Signs it's not your day No.1: The attacking midfielder who scored freely for you on a loan deal the previous season comes off the bench to hit a goal that appears to condemn your side to a 2-1 defeat. Signs it's not your day No.2: you win a penalty in added time, bring on your talismanic captain, a one-club man whose 27 goals from 31 attempts rank him fourth on the all-time Premier League list for successfully converted penalty kicks – and he misses. That was David Moyes' lot yesterday as his West Ham side lost 2-1 following Jesse Lingard's late wonder goal. On the first point, Moyes spent most of the summer chasing Lingard but West Ham decided not to do the deal and on the second he must hold his hands up and admit he got it wrong. Noble hadn't warmed up, indeed had hardly kicked a ball for West Ham this season and it showed in his penalty. Normally, deadly from 12 yards – he had scored his last 10 in a row – Noble struck tamely at David de Gea to gift the three points to United.

It was a match dominated by VAR appeals for penalties at both ends, mostly for Cristiano Ronaldo – two were not offences – but for the other, a foul by Kurt Zouma on the Portuguese, Martin Atkinson and the VAR, Darren England, got it wrong. They weren't the only ones to make a high-profile mistake, however, as the decision made by Moyes – who said he would have been more disappointed had he not brought Noble on to take the penalty – and the one by West Ham in the summer would later attest.
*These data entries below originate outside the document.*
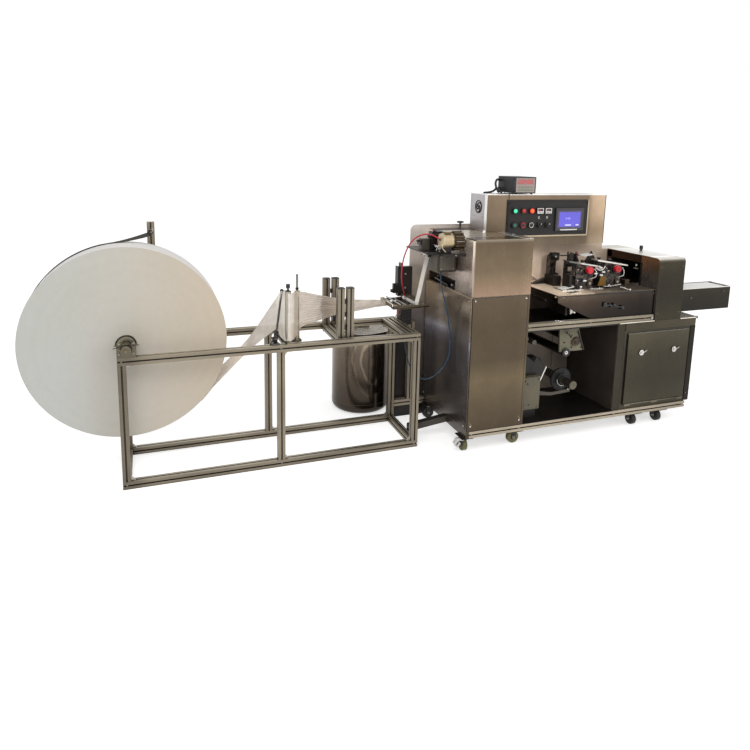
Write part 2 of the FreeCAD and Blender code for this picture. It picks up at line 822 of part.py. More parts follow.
def web():
    """The nonwoven web from the roll, round the turn bars and upright through the guide stand."""
    thick = value("web_thickness")
    width = value("roll_width")
    half = value("bar_diameter / 2") + thick
    foot = point("slant_foot_x", "slant_foot_y", "frame_height")
    slant = V(value("slant_reach_x"), value("slant_reach_y"), value("slant_rise"))
    centre = point("roll_axis_x", "roll_start + roll_width / 2", "roll_axis_z")
    share = (centre.y - foot.y) / slant.y
    on_bar = foot + slant * share - V(half, 0, 0)
    radius = value("roll_diameter / 2 + strap_clearance") + thick / 2
    away = on_bar - centre
    bearing = math.atan2(away.z, away.x)
    touch = bearing - math.acos(radius / math.hypot(away.x, away.z))
    leaving = centre + V(radius * math.cos(touch), 0, radius * math.sin(touch))
    heading = (on_bar - leaving).normalize()
    bar_way = V(slant).normalize()
    stretch = width / bar_way.y
    first = strip_section(leaving, V(0, 1, 0), heading.cross(V(0, 1, 0)), width, thick)
    second = strip_section(on_bar, bar_way, heading.cross(bar_way), stretch, thick)
    from_roll = Part.makeLoft([first, second], True, True)

    height = value("turn_roller_rise - web_margin")
    edge = point("turn_rail_start + profile_side / 2",
                 "bar_line - (turn_roller_diameter + web_thickness) / 2",
                 "frame_height + (turn_roller_rise + web_margin) / 2")
    over_bar = on_bar + V(2 * half, 0, 0)
    facing = V(bar_way.z, 0, -bar_way.x) + V(bar_way.x, 0, 0)
    third = strip_section(over_bar, bar_way, facing, stretch, thick)
    fourth = strip_section(edge, V(0, 0, 1), V(0, 1, 0), height, thick)
    bar = point("vertical_rail_start + profile_side / 2 + wrap_lead", "bar_line - wrap_depth",
                "frame_height + web_rise_at_bar")
    stand = point("stand_start + profile_side", "(stand_front + stand_back + profile_side) / 2",
                  "frame_height + web_rise_at_stand")
    former = point("fold_entry_x", "fold_centre_y", "fold_rise")
    over = Part.makeLoft([third, fourth], True, True)
    next_edge = edge + V(value("running_gap"), 0, 0)
    sections = [strip_section(next_edge, V(0, 0, 1), V(0, 1, 0), height, thick)]
    for spot, size in ((bar, "web_width_at_bar"), (stand, "web_width_at_stand"), (former, "web_width_at_fold")):
        sections.append(strip_section(spot, V(0, 0, 1), V(0, 1, 0), value(size), thick))
    onward = Part.makeLoft(sections, True, True)
    return [group("nonwoven_web", [solid("web_from_roll", from_roll), solid("web_over_bars", over),
                                   solid("web_to_folder", onward)])]


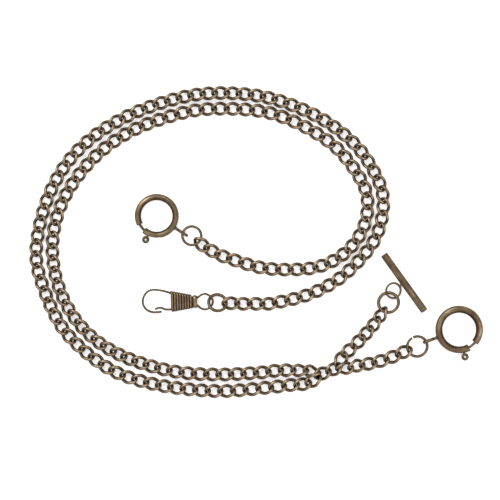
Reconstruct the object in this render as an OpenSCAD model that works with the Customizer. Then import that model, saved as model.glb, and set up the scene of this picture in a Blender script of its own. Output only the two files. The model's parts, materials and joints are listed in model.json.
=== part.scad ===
// Double pocket watch chain: two long curb strands and two short curb chains that meet
// at a pair of connecting links, with two bolt rings, a T-bar and a snap hook.
// Laid out flat on its resting surface, which is Z = 0.

/* [Links] */
// Half length of a link, along the middle of its wire
link_a = 2.87; // [2.85:0.01:2.89]
// Half width of a link, along the middle of its wire
link_b = 1.95; // [1.94:0.01:1.96]
// Thickness of the link wire
link_wire = 1.1; // [0.8:0.05:1.1]
// Twist of each end of a link, in degrees
link_twist = 37; // [36:1:38]
// Slope of a link's sides where they cross its middle, in degrees
link_slope = 46; // [45:1:47]

/* [Large bolt ring] */
// Radius of the large ring, to the middle of its tube
large_r = 7.1; // [6.9:0.1:7.3]
// Outer diameter of the large ring's tube
large_tube = 2.45; // [2.4:0.05:2.6]
// Direction of the large ring's eyelet, in degrees
large_turn = 200; // [195:1:205]

/* [Small bolt ring] */
// Radius of the small ring, to the middle of its tube
small_r = 6.6; // [6.4:0.1:6.8]
// Outer diameter of the small ring's tube
small_tube = 2.2; // [2.2:0.05:2.3]
// Direction of the small ring's eyelet, in degrees
small_turn = -33; // [-35:1:-31]

/* [Jump rings] */
// Wire of the heavy jump rings, at the hook and the T-bar
heavy_wire = 1.1; // [0.9:0.05:1.1]
// Wire of the light jump rings, at the two bolt rings
light_wire = 0.9; // [0.7:0.05:0.95]
// Opening of a jump ring's split, in degrees
split_angle = 2; // [1:0.5:4]

/* [T-bar] */
// Length of the bar
bar_length = 24.3; // [22:0.1:26]
// Diameter of the bar
bar_d = 2.55; // [2.4:0.05:2.6]
// Radius of the bar's ring, to the middle of its wire
bar_ring_r = 2.65; // [2.6:0.05:2.7]
// Wire of the bar's ring
bar_ring_wire = 0.75; // [0.6:0.05:0.75]

/* [Snap hook] */
// Wire of the hook's frame and gate
hook_wire = 0.78; // [0.6:0.02:0.78]
// Width of the flattened wire wound round the hook
collar_width = 1.05; // [0.9:0.05:1.1]
// Thickness of the flattened wire wound round the hook
collar_thick = 0.6; // [0.5:0.05:0.6]
// Turns of the winding
collar_turns = 7.25; // [7:0.25:7.5]

/* [Hidden] */
outer_nodes = 17;
inner_nodes = 16;
links_per_node = 5;
$fn = 48;
metal = "#8c7658";
dark_metal = "#7a6244";

// ---- places, [x, y, z, turn about Z, tilt about Y, roll about X] ----

large_ring_at = [71, -30.6, 1.23, large_turn, 0, 0];
small_ring_at = [-34.7, 9.1, 1.15, small_turn, 0, 180];
t_bar_ring_at = [48, -17, 1.28, 35.7, 0, 0];
hook_at = [0, -20.8, 2.15, 0, 0, 12];
large_jump_at = [56.35, -36.5, 1.35, -4, 8, 9];
small_jump_at = [-22.45, 2.2, 1.3, -1, 0, -9];
hook_jump_at = [-13.45, -21.2, 1.95, -5, 4, -25];
t_jump_at = [46.25, -21.15, 1.7, 2, -9, -14];

connecting_at = [
    [23.25, -45.9, 1.6, 22, 4, -4], [27.3, -44.4, 1.85, 29, -11, -9]
];
t_chain_at = [
    [29.6, -41.05, 1.4, 59, 5, 7], [32.45, -37.9, 1.4, 40, -1, -1], [35.7, -34.85, 1.4, 46, -1, -1],
    [38.6, -31.8, 1.55, 48, -4, -12], [41.3, -28.6, 1.85, 52, -4, -23], [43.75, -25.3, 2.05, 56, -3, -35]
];
ring_chain_at = [
    [30.9, -44.05, 2.65, 4, 2, 21], [35, -43.25, 2.05, 13, 14, 12], [39.2, -42.6, 1.45, 12, 1, 4],
    [43.45, -41.6, 1.4, 17, 0, 0], [47.65, -40.15, 1.4, 22, -1, -2], [51.65, -38.45, 1.5, 23, -2, -7]
];
outer_start_at = [[-8.8, -21.4, 1.5, 1, 5, 2], [-4.4, -21.6, 1.4, -2, -1, -2]];
outer_end_at = [[16.3, -49.7, 1.4, 11, -2, -2], [20.05, -48.4, 1.55, 29, -6, -13]];
inner_start_at = [[-19, -0.85, 1.55, -40, 2, 9], [-15.42, -3.1, 1.4, -27, 1, 1]];
inner_end_at = [
    [10.87, -44.78, 1.72, -1, -3.9, -16.3], [15.28, -44.86, 2.06, -0.8, -4.8, -25.2],
    [19.55, -45.15, 2.2, -11, 0, -38]
];

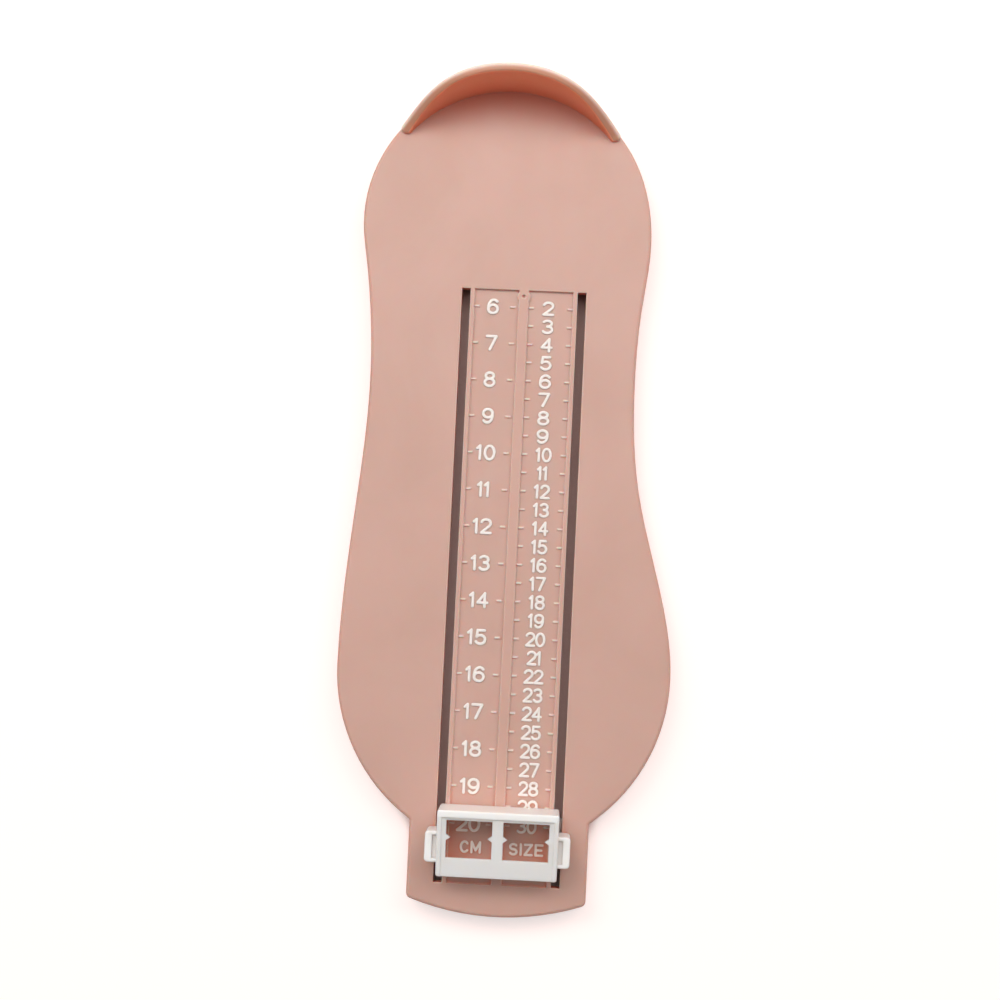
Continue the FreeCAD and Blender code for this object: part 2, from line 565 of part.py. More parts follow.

VAR causing problems again

“Don't ask the manager of the team that doesn't get the penalty what he feels,” said a part-exasperated, part-tickled Ralph Hasenhuttl in the aftermath of watching his Southampton side draw 0-0 with Manchester City at the Etihad. The Austrian was being asked about Kyle Walker's desperate, last-ditch tackle on Adam Armstrong in which he stepped across the striker and felled him as he homed in on goal. He had a pertinent point as he pondered Jon Moss's decision to overturn a penalty and a red card without actually spelling out his frustration: the lack of interference by VAR has been a feature of the early weeks of the season but the Moss example is an indication that it is creeping back in: re-refereeing games and at the expense of the correct decision in the first instance.

 

It was a weekend for the old guard

There is a commonly held belief that the Premier League is for young players only but it's a tired cliché that is being undermined on a weekly basis. Take the round of matches just finished. The 38-year-old Ben Foster was in impressive form as Watford beat Norwich City 3-1 at Carrow Road, while Cristiano Ronaldo – a mere whippersnapper at 36 – continued his better than a goal a game return to Manchester United with the equaliser in his side's win at West Ham while another thirtysomething Thiago Silva scored and kept Heung-min Son under close guard at Tottenham yesterday. But it was James Milner who took the real plaudits at Anfield with a performance in Liverpool's 3-0 win over Crystal Palace that left him top of most of the measurable categories for touches, sprints and distance covered. In this new era of increased fitness levels, rigorous diets and sports science, however, it is not just physical prowess that matters: the old heads have the nous that counts, too.

 

Canaries squeaking not squawking

There has been a worryingly familiar start to this Premier League season for newly promoted Norwich City but with a notable difference. In their two most recent campaigns that ended in relegation from England's top flight, Norwich had six points after their first five games. This time around Norwich – containing Scotland internationals Kenny McLean, Grant Hanley and Billy Gilmour – have yet to record even a draw. We're only an eighth of the way into the season but it already feels as if Daniel Farke's commitment to attacking football and a refusal to compromise on his principles is going to lead to an inevitable relegation back to the Championship. The German was rewarded with a new four-year contract in the summer suggesting that the club's owners Delia Smith and Michael Wynn-Jones are happy with their man. How long that patience lasts will surely be put to the test in the months ahead, especially with a forthcoming fixture list that suddenly looks much more daunting than it did at the start of the campaign.